start Records shown

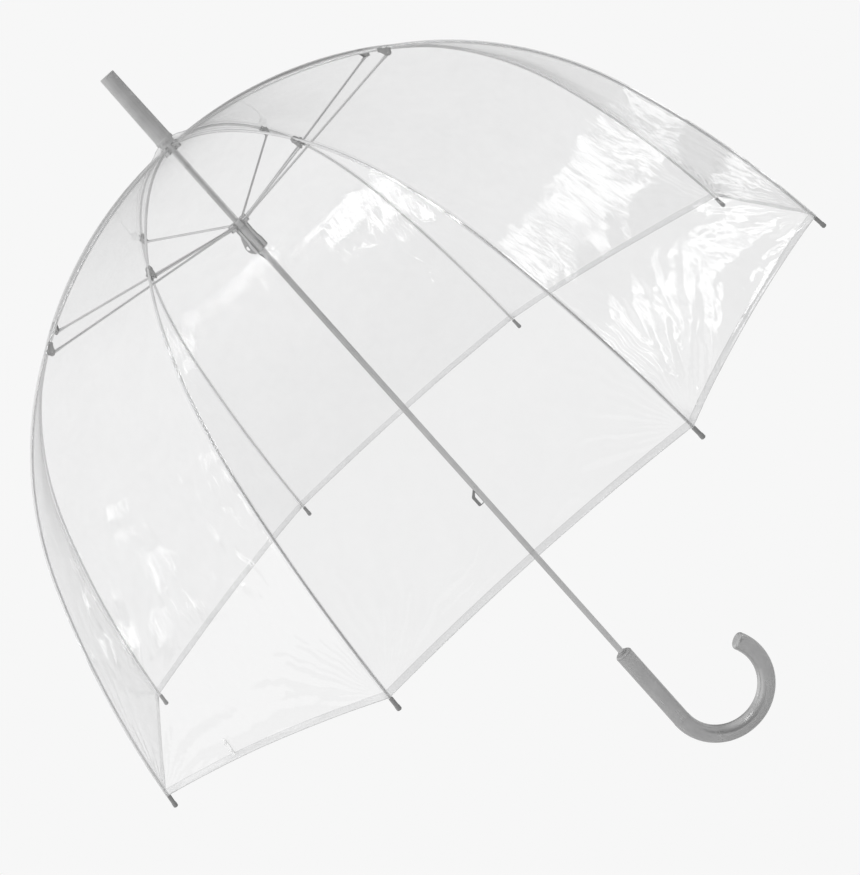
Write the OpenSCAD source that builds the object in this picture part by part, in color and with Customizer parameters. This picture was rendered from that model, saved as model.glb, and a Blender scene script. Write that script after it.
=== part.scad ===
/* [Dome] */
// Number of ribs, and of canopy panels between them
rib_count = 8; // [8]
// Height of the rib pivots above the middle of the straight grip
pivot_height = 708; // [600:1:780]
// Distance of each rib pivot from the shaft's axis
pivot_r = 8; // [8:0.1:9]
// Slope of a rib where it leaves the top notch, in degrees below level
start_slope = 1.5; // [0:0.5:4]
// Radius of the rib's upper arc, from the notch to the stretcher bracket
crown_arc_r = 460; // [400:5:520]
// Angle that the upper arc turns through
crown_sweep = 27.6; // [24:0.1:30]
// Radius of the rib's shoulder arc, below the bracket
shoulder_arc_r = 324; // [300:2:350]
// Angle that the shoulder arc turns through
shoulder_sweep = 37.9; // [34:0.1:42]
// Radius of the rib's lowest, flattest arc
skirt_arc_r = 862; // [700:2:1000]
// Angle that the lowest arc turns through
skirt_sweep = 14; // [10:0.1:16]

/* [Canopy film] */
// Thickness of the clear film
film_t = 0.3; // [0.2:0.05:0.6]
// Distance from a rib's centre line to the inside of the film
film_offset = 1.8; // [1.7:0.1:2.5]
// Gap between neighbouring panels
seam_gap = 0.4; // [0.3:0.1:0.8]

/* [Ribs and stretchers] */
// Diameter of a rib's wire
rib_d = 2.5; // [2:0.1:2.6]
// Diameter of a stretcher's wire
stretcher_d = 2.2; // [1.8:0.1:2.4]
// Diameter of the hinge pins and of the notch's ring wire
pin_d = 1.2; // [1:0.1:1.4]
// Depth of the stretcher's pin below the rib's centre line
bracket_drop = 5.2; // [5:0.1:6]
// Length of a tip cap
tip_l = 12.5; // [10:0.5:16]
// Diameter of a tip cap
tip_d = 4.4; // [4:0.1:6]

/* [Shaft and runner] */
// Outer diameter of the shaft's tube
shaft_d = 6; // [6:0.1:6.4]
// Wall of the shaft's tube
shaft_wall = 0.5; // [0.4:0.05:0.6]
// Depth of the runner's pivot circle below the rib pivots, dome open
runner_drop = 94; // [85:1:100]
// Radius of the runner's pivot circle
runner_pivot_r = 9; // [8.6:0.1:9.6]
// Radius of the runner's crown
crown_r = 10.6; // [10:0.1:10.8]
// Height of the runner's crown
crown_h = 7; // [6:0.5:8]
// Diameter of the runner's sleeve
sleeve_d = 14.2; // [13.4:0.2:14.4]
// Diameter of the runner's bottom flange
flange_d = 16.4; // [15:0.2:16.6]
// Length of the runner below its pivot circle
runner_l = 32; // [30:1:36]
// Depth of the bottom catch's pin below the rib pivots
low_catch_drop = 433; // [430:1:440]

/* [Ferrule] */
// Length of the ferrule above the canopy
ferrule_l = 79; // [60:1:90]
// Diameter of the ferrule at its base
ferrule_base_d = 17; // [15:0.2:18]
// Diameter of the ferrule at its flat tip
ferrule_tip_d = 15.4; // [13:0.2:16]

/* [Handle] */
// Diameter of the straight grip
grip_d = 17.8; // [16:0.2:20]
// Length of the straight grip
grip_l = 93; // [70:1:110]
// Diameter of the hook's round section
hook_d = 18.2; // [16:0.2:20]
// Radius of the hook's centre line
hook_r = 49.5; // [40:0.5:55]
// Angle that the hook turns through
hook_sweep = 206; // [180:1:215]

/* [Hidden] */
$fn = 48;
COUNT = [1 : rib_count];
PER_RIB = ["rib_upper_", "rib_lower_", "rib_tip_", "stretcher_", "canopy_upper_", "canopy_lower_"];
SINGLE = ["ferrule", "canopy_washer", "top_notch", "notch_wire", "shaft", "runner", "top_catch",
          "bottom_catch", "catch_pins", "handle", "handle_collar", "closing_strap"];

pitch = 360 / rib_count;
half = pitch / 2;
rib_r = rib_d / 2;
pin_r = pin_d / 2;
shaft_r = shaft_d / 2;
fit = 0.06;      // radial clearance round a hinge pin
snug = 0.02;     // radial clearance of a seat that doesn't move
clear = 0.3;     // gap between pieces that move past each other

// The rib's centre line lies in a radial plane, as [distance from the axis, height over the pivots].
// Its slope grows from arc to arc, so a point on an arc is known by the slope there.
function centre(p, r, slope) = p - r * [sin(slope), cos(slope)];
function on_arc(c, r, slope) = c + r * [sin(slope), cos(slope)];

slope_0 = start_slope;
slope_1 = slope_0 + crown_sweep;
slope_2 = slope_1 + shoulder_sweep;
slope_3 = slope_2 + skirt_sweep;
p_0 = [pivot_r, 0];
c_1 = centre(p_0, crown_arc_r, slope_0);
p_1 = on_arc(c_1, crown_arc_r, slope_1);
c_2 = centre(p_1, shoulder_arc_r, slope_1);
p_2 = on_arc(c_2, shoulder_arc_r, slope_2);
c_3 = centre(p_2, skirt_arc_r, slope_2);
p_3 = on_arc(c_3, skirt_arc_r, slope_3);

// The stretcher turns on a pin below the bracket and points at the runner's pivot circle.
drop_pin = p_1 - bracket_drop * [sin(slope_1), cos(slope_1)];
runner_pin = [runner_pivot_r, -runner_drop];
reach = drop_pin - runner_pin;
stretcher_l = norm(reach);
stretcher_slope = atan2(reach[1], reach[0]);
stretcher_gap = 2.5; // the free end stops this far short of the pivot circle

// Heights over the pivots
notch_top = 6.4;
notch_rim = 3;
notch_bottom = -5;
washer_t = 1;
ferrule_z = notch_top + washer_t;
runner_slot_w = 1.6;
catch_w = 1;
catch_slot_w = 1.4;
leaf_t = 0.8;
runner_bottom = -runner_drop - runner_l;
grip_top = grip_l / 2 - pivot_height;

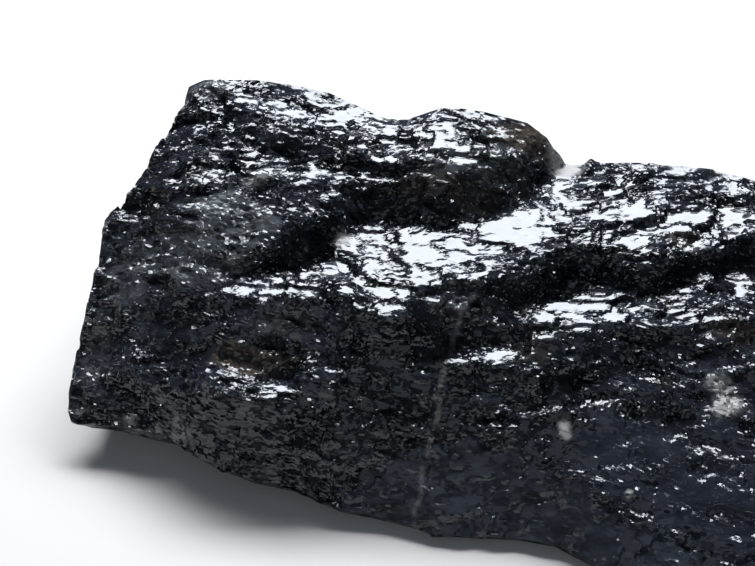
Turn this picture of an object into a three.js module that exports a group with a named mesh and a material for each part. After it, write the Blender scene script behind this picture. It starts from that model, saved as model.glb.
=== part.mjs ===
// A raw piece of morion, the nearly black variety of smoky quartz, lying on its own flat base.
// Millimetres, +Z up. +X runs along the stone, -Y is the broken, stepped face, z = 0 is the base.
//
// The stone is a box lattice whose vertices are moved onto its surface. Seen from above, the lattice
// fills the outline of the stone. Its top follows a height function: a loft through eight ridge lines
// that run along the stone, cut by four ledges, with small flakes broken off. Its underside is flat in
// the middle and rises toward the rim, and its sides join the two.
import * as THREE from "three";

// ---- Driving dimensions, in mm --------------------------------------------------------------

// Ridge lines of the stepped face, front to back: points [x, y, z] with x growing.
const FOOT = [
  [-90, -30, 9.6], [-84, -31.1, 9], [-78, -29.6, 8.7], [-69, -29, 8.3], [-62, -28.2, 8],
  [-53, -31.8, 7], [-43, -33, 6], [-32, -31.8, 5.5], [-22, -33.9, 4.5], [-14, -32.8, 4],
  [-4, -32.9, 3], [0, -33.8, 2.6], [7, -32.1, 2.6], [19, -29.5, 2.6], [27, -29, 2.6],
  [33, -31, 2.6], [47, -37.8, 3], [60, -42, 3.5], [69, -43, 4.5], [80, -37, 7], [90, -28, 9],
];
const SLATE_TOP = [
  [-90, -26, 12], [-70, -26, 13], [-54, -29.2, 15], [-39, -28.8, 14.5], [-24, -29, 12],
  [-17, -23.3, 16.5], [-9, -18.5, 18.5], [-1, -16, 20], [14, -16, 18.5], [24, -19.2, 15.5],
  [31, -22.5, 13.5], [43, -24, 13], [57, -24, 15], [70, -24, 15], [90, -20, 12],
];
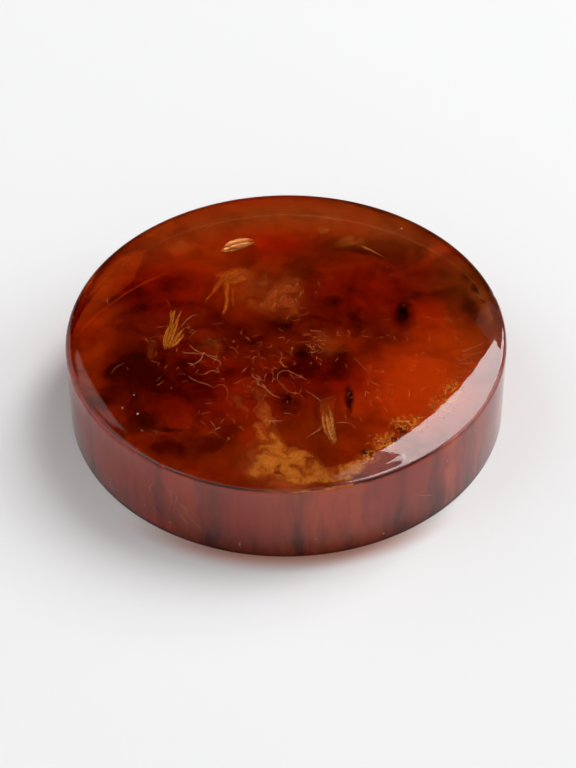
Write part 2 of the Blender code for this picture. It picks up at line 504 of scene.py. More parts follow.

end Records shown

## Directive
Quote each line of the data above exactly as written.

## In response
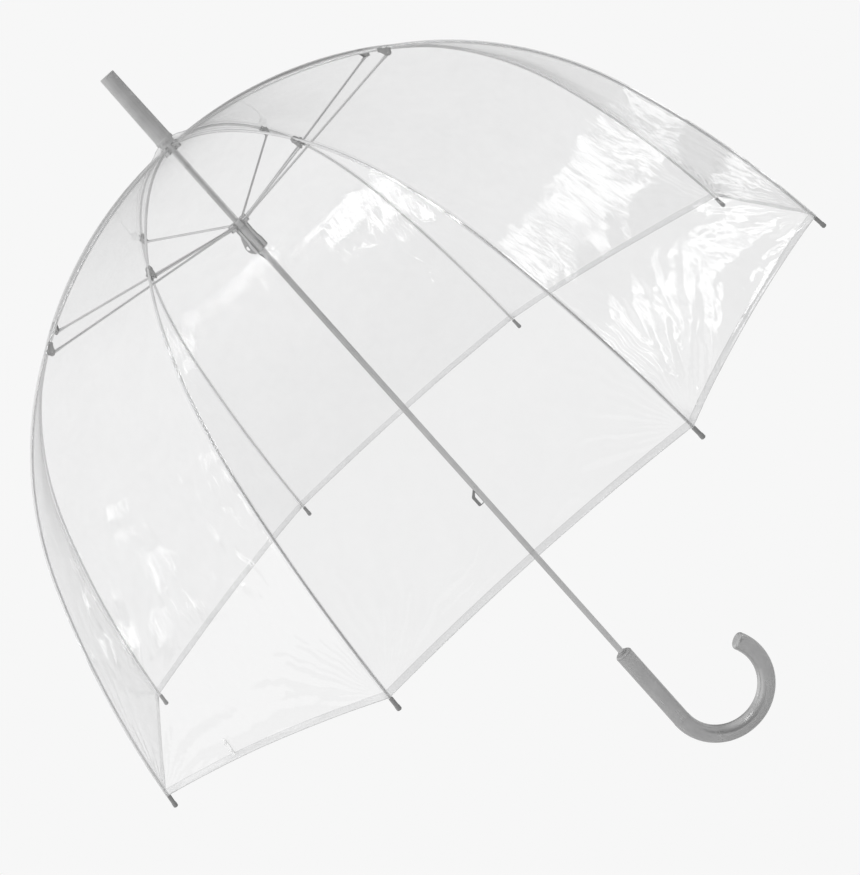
Write the OpenSCAD source that builds the object in this picture part by part, in color and with Customizer parameters. This picture was rendered from that model, saved as model.glb, and a Blender scene script. Write that script after it.
=== part.scad ===
/* [Dome] */
// Number of ribs, and of canopy panels between them
rib_count = 8; // [8]
// Height of the rib pivots above the middle of the straight grip
pivot_height = 708; // [600:1:780]
// Distance of each rib pivot from the shaft's axis
pivot_r = 8; // [8:0.1:9]
// Slope of a rib where it leaves the top notch, in degrees below level
start_slope = 1.5; // [0:0.5:4]
// Radius of the rib's upper arc, from the notch to the stretcher bracket
crown_arc_r = 460; // [400:5:520]
// Angle that the upper arc turns through
crown_sweep = 27.6; // [24:0.1:30]
// Radius of the rib's shoulder arc, below the bracket
shoulder_arc_r = 324; // [300:2:350]
// Angle that the shoulder arc turns through
shoulder_sweep = 37.9; // [34:0.1:42]
// Radius of the rib's lowest, flattest arc
skirt_arc_r = 862; // [700:2:1000]
// Angle that the lowest arc turns through
skirt_sweep = 14; // [10:0.1:16]

/* [Canopy film] */
// Thickness of the clear film
film_t = 0.3; // [0.2:0.05:0.6]
// Distance from a rib's centre line to the inside of the film
film_offset = 1.8; // [1.7:0.1:2.5]
// Gap between neighbouring panels
seam_gap = 0.4; // [0.3:0.1:0.8]

/* [Ribs and stretchers] */
// Diameter of a rib's wire
rib_d = 2.5; // [2:0.1:2.6]
// Diameter of a stretcher's wire
stretcher_d = 2.2; // [1.8:0.1:2.4]
// Diameter of the hinge pins and of the notch's ring wire
pin_d = 1.2; // [1:0.1:1.4]
// Depth of the stretcher's pin below the rib's centre line
bracket_drop = 5.2; // [5:0.1:6]
// Length of a tip cap
tip_l = 12.5; // [10:0.5:16]
// Diameter of a tip cap
tip_d = 4.4; // [4:0.1:6]

/* [Shaft and runner] */
// Outer diameter of the shaft's tube
shaft_d = 6; // [6:0.1:6.4]
// Wall of the shaft's tube
shaft_wall = 0.5; // [0.4:0.05:0.6]
// Depth of the runner's pivot circle below the rib pivots, dome open
runner_drop = 94; // [85:1:100]
// Radius of the runner's pivot circle
runner_pivot_r = 9; // [8.6:0.1:9.6]
// Radius of the runner's crown
crown_r = 10.6; // [10:0.1:10.8]
// Height of the runner's crown
crown_h = 7; // [6:0.5:8]
// Diameter of the runner's sleeve
sleeve_d = 14.2; // [13.4:0.2:14.4]
// Diameter of the runner's bottom flange
flange_d = 16.4; // [15:0.2:16.6]
// Length of the runner below its pivot circle
runner_l = 32; // [30:1:36]
// Depth of the bottom catch's pin below the rib pivots
low_catch_drop = 433; // [430:1:440]

/* [Ferrule] */
// Length of the ferrule above the canopy
ferrule_l = 79; // [60:1:90]
// Diameter of the ferrule at its base
ferrule_base_d = 17; // [15:0.2:18]
// Diameter of the ferrule at its flat tip
ferrule_tip_d = 15.4; // [13:0.2:16]

/* [Handle] */
// Diameter of the straight grip
grip_d = 17.8; // [16:0.2:20]
// Length of the straight grip
grip_l = 93; // [70:1:110]
// Diameter of the hook's round section
hook_d = 18.2; // [16:0.2:20]
// Radius of the hook's centre line
hook_r = 49.5; // [40:0.5:55]
// Angle that the hook turns through
hook_sweep = 206; // [180:1:215]

/* [Hidden] */
$fn = 48;
COUNT = [1 : rib_count];
PER_RIB = ["rib_upper_", "rib_lower_", "rib_tip_", "stretcher_", "canopy_upper_", "canopy_lower_"];
SINGLE = ["ferrule", "canopy_washer", "top_notch", "notch_wire", "shaft", "runner", "top_catch",
          "bottom_catch", "catch_pins", "handle", "handle_collar", "closing_strap"];

pitch = 360 / rib_count;
half = pitch / 2;
rib_r = rib_d / 2;
pin_r = pin_d / 2;
shaft_r = shaft_d / 2;
fit = 0.06;      // radial clearance round a hinge pin
snug = 0.02;     // radial clearance of a seat that doesn't move
clear = 0.3;     // gap between pieces that move past each other

// The rib's centre line lies in a radial plane, as [distance from the axis, height over the pivots].
// Its slope grows from arc to arc, so a point on an arc is known by the slope there.
function centre(p, r, slope) = p - r * [sin(slope), cos(slope)];
function on_arc(c, r, slope) = c + r * [sin(slope), cos(slope)];

slope_0 = start_slope;
slope_1 = slope_0 + crown_sweep;
slope_2 = slope_1 + shoulder_sweep;
slope_3 = slope_2 + skirt_sweep;
p_0 = [pivot_r, 0];
c_1 = centre(p_0, crown_arc_r, slope_0);
p_1 = on_arc(c_1, crown_arc_r, slope_1);
c_2 = centre(p_1, shoulder_arc_r, slope_1);
p_2 = on_arc(c_2, shoulder_arc_r, slope_2);
c_3 = centre(p_2, skirt_arc_r, slope_2);
p_3 = on_arc(c_3, skirt_arc_r, slope_3);

// The stretcher turns on a pin below the bracket and points at the runner's pivot circle.
drop_pin = p_1 - bracket_drop * [sin(slope_1), cos(slope_1)];
runner_pin = [runner_pivot_r, -runner_drop];
reach = drop_pin - runner_pin;
stretcher_l = norm(reach);
stretcher_slope = atan2(reach[1], reach[0]);
stretcher_gap = 2.5; // the free end stops this far short of the pivot circle

// Heights over the pivots
notch_top = 6.4;
notch_rim = 3;
notch_bottom = -5;
washer_t = 1;
ferrule_z = notch_top + washer_t;
runner_slot_w = 1.6;
catch_w = 1;
catch_slot_w = 1.4;
leaf_t = 0.8;
runner_bottom = -runner_drop - runner_l;
grip_top = grip_l / 2 - pivot_height;

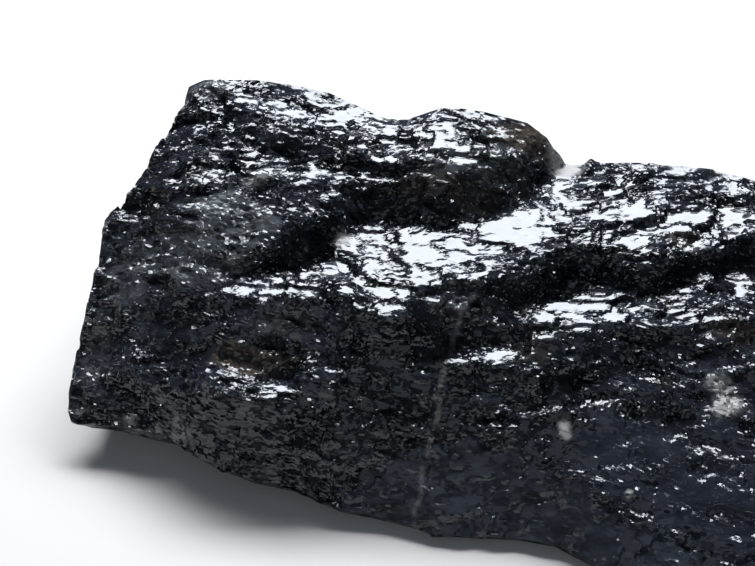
Turn this picture of an object into a three.js module that exports a group with a named mesh and a material for each part. After it, write the Blender scene script behind this picture. It starts from that model, saved as model.glb.
=== part.mjs ===
// A raw piece of morion, the nearly black variety of smoky quartz, lying on its own flat base.
// Millimetres, +Z up. +X runs along the stone, -Y is the broken, stepped face, z = 0 is the base.
//
// The stone is a box lattice whose vertices are moved onto its surface. Seen from above, the lattice
// fills the outline of the stone. Its top follows a height function: a loft through eight ridge lines
// that run along the stone, cut by four ledges, with small flakes broken off. Its underside is flat in
// the middle and rises toward the rim, and its sides join the two.
import * as THREE from "three";

// ---- Driving dimensions, in mm --------------------------------------------------------------

// Ridge lines of the stepped face, front to back: points [x, y, z] with x growing.
const FOOT = [
  [-90, -30, 9.6], [-84, -31.1, 9], [-78, -29.6, 8.7], [-69, -29, 8.3], [-62, -28.2, 8],
  [-53, -31.8, 7], [-43, -33, 6], [-32, -31.8, 5.5], [-22, -33.9, 4.5], [-14, -32.8, 4],
  [-4, -32.9, 3], [0, -33.8, 2.6], [7, -32.1, 2.6], [19, -29.5, 2.6], [27, -29, 2.6],
  [33, -31, 2.6], [47, -37.8, 3], [60, -42, 3.5], [69, -43, 4.5], [80, -37, 7], [90, -28, 9],
];
const SLATE_TOP = [
  [-90, -26, 12], [-70, -26, 13], [-54, -29.2, 15], [-39, -28.8, 14.5], [-24, -29, 12],
  [-17, -23.3, 16.5], [-9, -18.5, 18.5], [-1, -16, 20], [14, -16, 18.5], [24, -19.2, 15.5],
  [31, -22.5, 13.5], [43, -24, 13], [57, -24, 15], [70, -24, 15], [90, -20, 12],
];
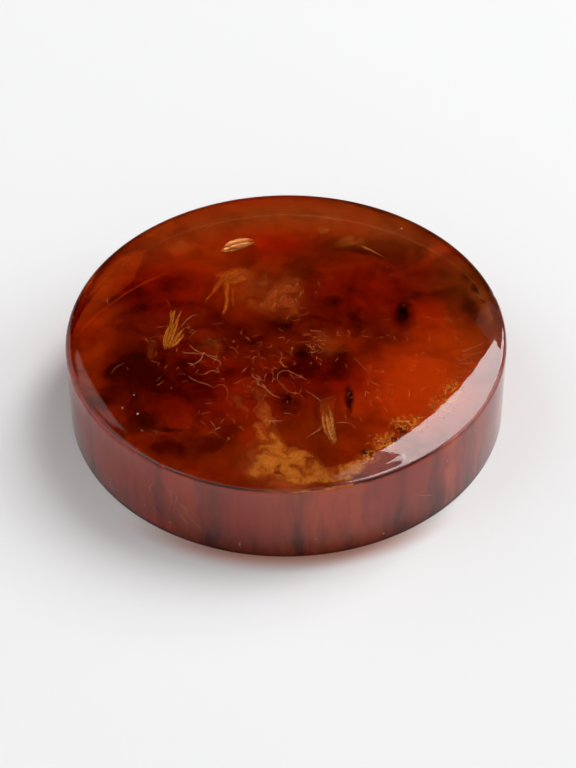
Write part 2 of the Blender code for this picture. It picks up at line 504 of scene.py. More parts follow.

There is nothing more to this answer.